# [Aim]
Return the listing below word for word.

───

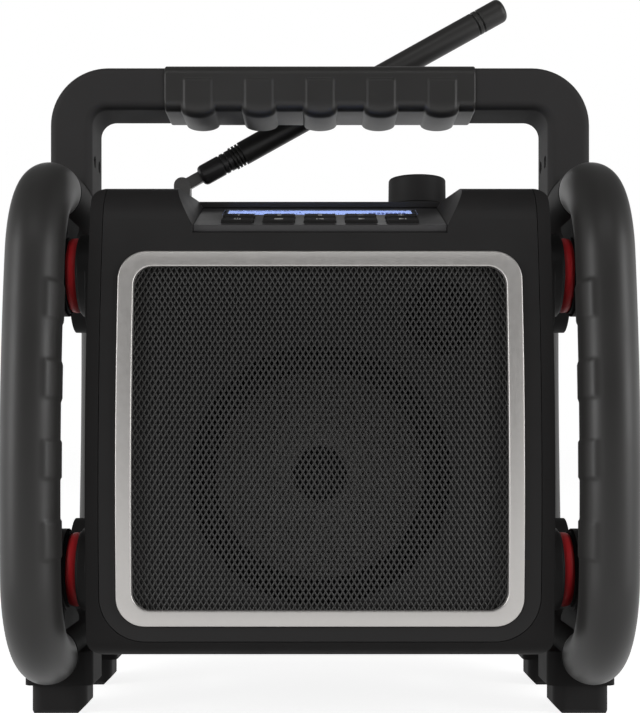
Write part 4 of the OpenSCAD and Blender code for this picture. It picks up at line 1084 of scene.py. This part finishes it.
@dataclass
class Screw:
    """Head of a small screw with a star recess.

    Attributes:
        name: Name of the piece.
        place: Where the head sits.
        axis: Outward direction of the head.
        diameter: Diameter of the head.
        lobes: Points of the star.
        star: Radius of the star between its points, as a share of the head's.
        point: How much further its points reach, as the same share.
        turns: Points round the head.
    """

    name: str
    place: Vector
    axis: Vector
    diameter: float
    lobes: int = 6
    star: float = 0.36
    point: float = 0.14
    turns: int = 48

    def build(self) -> None:
        """Make the head as a pan whose middle is pressed in."""
        radius = self.diameter / 2
        height = radius * 0.55
        shares = (0.0, 0.2, 0.34, 0.4, 0.46, 0.56, 0.7, 0.84, 0.94, 1.0)
        angles = np.linspace(0, 2 * math.pi, self.turns, endpoint=False)
        across, up = np.cos(angles), np.sin(angles)
        reach = self.star + self.point * (0.5 + 0.5 * np.cos(self.lobes * angles))
        rows = []
        for share in shares:
            dome = height * math.sqrt(max(0.0, 1 - share**2.6))
            sunk = (1 - smooth_step(share - reach, -0.05, 0.03)) * height * 0.75
            r = max(share, 0.02) * radius
            rows.append(np.stack([r * across, r * up, dome - sunk], axis=-1))
        foot = np.full(self.turns, -0.3 * MM)
        rows.append(np.stack([radius * across, radius * up, foot], axis=-1))
        faces: list[tuple[int, ...]] = loop_faces(len(rows), self.turns, close_rows=False)
        faces.append(tuple(range(self.turns)))
        faces.append(tuple(range(len(shares) * self.turns, len(rows) * self.turns)))
        turn = self.axis.to_track_quat("Z", "Y").to_matrix().to_4x4()
        points = moved(np.concatenate(rows), Matrix.Translation(self.place) @ turn)
        Piece(self.name, "zinc_steel", crease=30).build(points, faces)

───

# [Response to this task]
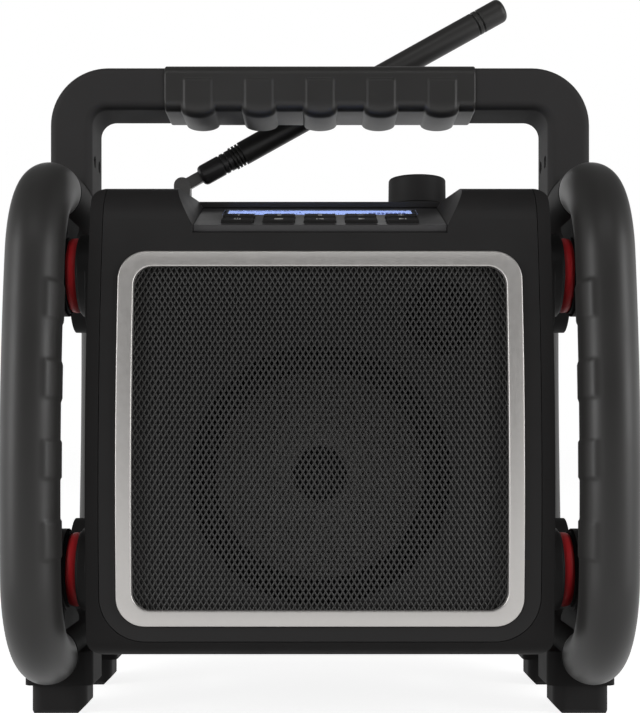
Write part 4 of the OpenSCAD and Blender code for this picture. It picks up at line 1084 of scene.py. This part finishes it.
@dataclass
class Screw:
    """Head of a small screw with a star recess.

    Attributes:
        name: Name of the piece.
        place: Where the head sits.
        axis: Outward direction of the head.
        diameter: Diameter of the head.
        lobes: Points of the star.
        star: Radius of the star between its points, as a share of the head's.
        point: How much further its points reach, as the same share.
        turns: Points round the head.
    """

    name: str
    place: Vector
    axis: Vector
    diameter: float
    lobes: int = 6
    star: float = 0.36
    point: float = 0.14
    turns: int = 48

    def build(self) -> None:
        """Make the head as a pan whose middle is pressed in."""
        radius = self.diameter / 2
        height = radius * 0.55
        shares = (0.0, 0.2, 0.34, 0.4, 0.46, 0.56, 0.7, 0.84, 0.94, 1.0)
        angles = np.linspace(0, 2 * math.pi, self.turns, endpoint=False)
        across, up = np.cos(angles), np.sin(angles)
        reach = self.star + self.point * (0.5 + 0.5 * np.cos(self.lobes * angles))
        rows = []
        for share in shares:
            dome = height * math.sqrt(max(0.0, 1 - share**2.6))
            sunk = (1 - smooth_step(share - reach, -0.05, 0.03)) * height * 0.75
            r = max(share, 0.02) * radius
            rows.append(np.stack([r * across, r * up, dome - sunk], axis=-1))
        foot = np.full(self.turns, -0.3 * MM)
        rows.append(np.stack([radius * across, radius * up, foot], axis=-1))
        faces: list[tuple[int, ...]] = loop_faces(len(rows), self.turns, close_rows=False)
        faces.append(tuple(range(self.turns)))
        faces.append(tuple(range(len(shares) * self.turns, len(rows) * self.turns)))
        turn = self.axis.to_track_quat("Z", "Y").to_matrix().to_4x4()
        points = moved(np.concatenate(rows), Matrix.Translation(self.place) @ turn)
        Piece(self.name, "zinc_steel", crease=30).build(points, faces)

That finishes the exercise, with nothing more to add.